Early Encounters on a Western Frontier: The Search for Svyatoy Nikolai (1807-1808)
Exploration Team
Madeline Roth
Principal Investigator; Maritime Archaeologist, NOAA Office of National Marine Sanctuaries
Madeline Roth is a maritime archaeologist with the NOAA Office of National Marine Sanctuaries’ Maritime Heritage Program. She received her bachelor’s degree in anthropology from St. Mary’s College of Maryland and holds a master’s degree in Maritime Studies from East Carolina University. Madeline is also a certified scuba instructor with the Professional Association of Diving Instructors. Over the past decade, Madeline has been involved in archaeological and marine survey projects throughout the United States, Caribbean, Africa, and Pacific. At NOAA, she is primarily responsible for overseeing heritage resource management and field operations. Her research interests include conflict archaeology, intangible heritage preservation, colonial encounters, and heritage policy.
Katie Wrubel
Co-Principal Investigator; Resource Protection Specialist, Olympic Coast National Marine Sanctuary
Katie Wrubel has served as the resource protection specialist for Olympic Coast National Marine Sanctuary (OCNMS) since 2020. Katie completed her master’s degree in environmental science at Washington State University Vancouver in 2013. Her thesis research looked at fish-habitat associations with a focus on biogenic structures (e.g., deep-sea corals and sponges) within OCNMS using archived remotely operated vehicle video. Katie was a NOAA Dr. Nancy Foster Scholar during her graduate studies. Katie received a bachelor’s degree in environmental science, technology, and policy with a minor in mathematics from California State University Monterey Bay in 2010. As an undergraduate, she participated in a research partnership between the Institute for Applied Marine Ecology and Monterey Bay National Marine Sanctuary in their site characterization efforts and marine protected area monitoring activities. After graduate school, she was a Washington Sea Grant Marc Hershman Marine Policy Fellow at the Nature Conservancy where she focused on marine spatial planning with tribal and nontribal partners. During her fellowship, Katie built strong relationships with tribal members and staff from the Coastal Treaty Tribes.
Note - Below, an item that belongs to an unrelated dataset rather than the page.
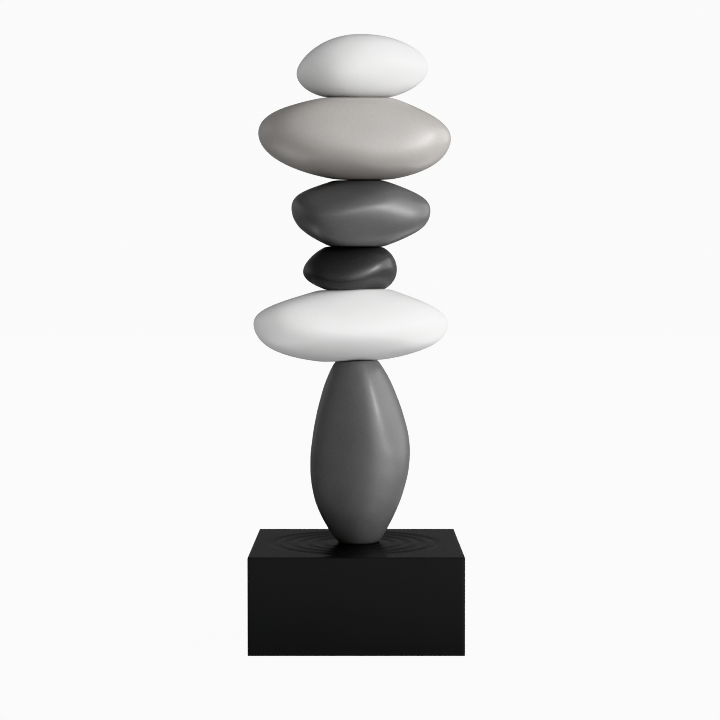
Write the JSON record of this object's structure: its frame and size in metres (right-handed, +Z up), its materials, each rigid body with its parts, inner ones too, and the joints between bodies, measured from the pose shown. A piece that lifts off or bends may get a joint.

From 2014-2020, Katie worked as the natural resource policy analyst for the Makah Tribe in Neah Bay, Washington, focusing on the protection of tribal treaty rights, development and implementation of the Makah Ocean Policy, and the development of the Tribe’s climate change plans. She also served as the Tribal Caucus Coordinator for the West Coast Ocean Alliance from 2018-2020.
Jennifer McKinnon
Co-Principal Investigator; Professor, Department of History, East Carolina University
Jennifer (Jen) McKinnon, Ph.D., is a research associate with Ships of Discovery and a professor with East Carolina University’s Department of History, Program in Maritime Studies. She has worked in the United States, Australia, the Pacific, and Europe on sites ranging from the colonial period to World War II (WWII). Jen has researched and written extensively on heritage and conflict sites in the Pacific, spending over a decade working on sites in Saipan. She has published several journal articles and book chapters and co-edited (with Toni L. Carrell) a book entitled Underwater Archaeology of a Pacific Battlefield: The WWII Battle of Saipan. In 2011, she was awarded the Governor’s Humanities Award for Preservation of CNMI History for the development of the WWII Maritime Heritage Trail — Battle of Saipan. She has served as an expert for the United Nations Educational, Scientific, and Cultural Organization (UNESCO) in the Pacific, writing and contributing to two UNESCO publications on maritime heritage and WWII heritage in the Pacific.
Ryan Bradley
Dive Safety Officer, East Carolina University
Ryan Bradley is the dive safety officer for East Carolina University (ECU). He is an American Academy of Underwater Sciences (AAUS) scientific dive instructor with a master’s degree in maritime studies from ECU. Prior to working for ECU, he served as a maritime archaeologist, an education and outreach specialist, and an underwater operations specialist. He is responsible for training ECU’s maritime studies students in AAUS scientific diving, Diver Alert Network’s first aid, and CPR, as well as ensuring diving safety protocols are followed during field projects.
Dayan Weller
Graduate Student, East Carolina University
Dayan Weller is a third year graduate student at East Carolina University who grew up in the Monterey Bay, California, area. He attended Cabrillo College, where he began to pursue archaeology as a career and eventually enrolled in the 2014 field school on Santa Rosa Island and in Nipomo, California, and began working in cultural resource management shortly after. He transferred to University of California Santa Cruz, where he graduated with a Bachelor of Arts in anthropology in 2018, and continued to work on archaeological projects until moving to Greenville, North Carolina, to begin the Maritime Studies graduate program at East Carolina University. His primary research interest is commercial whaling and the archaeology of maritime industry.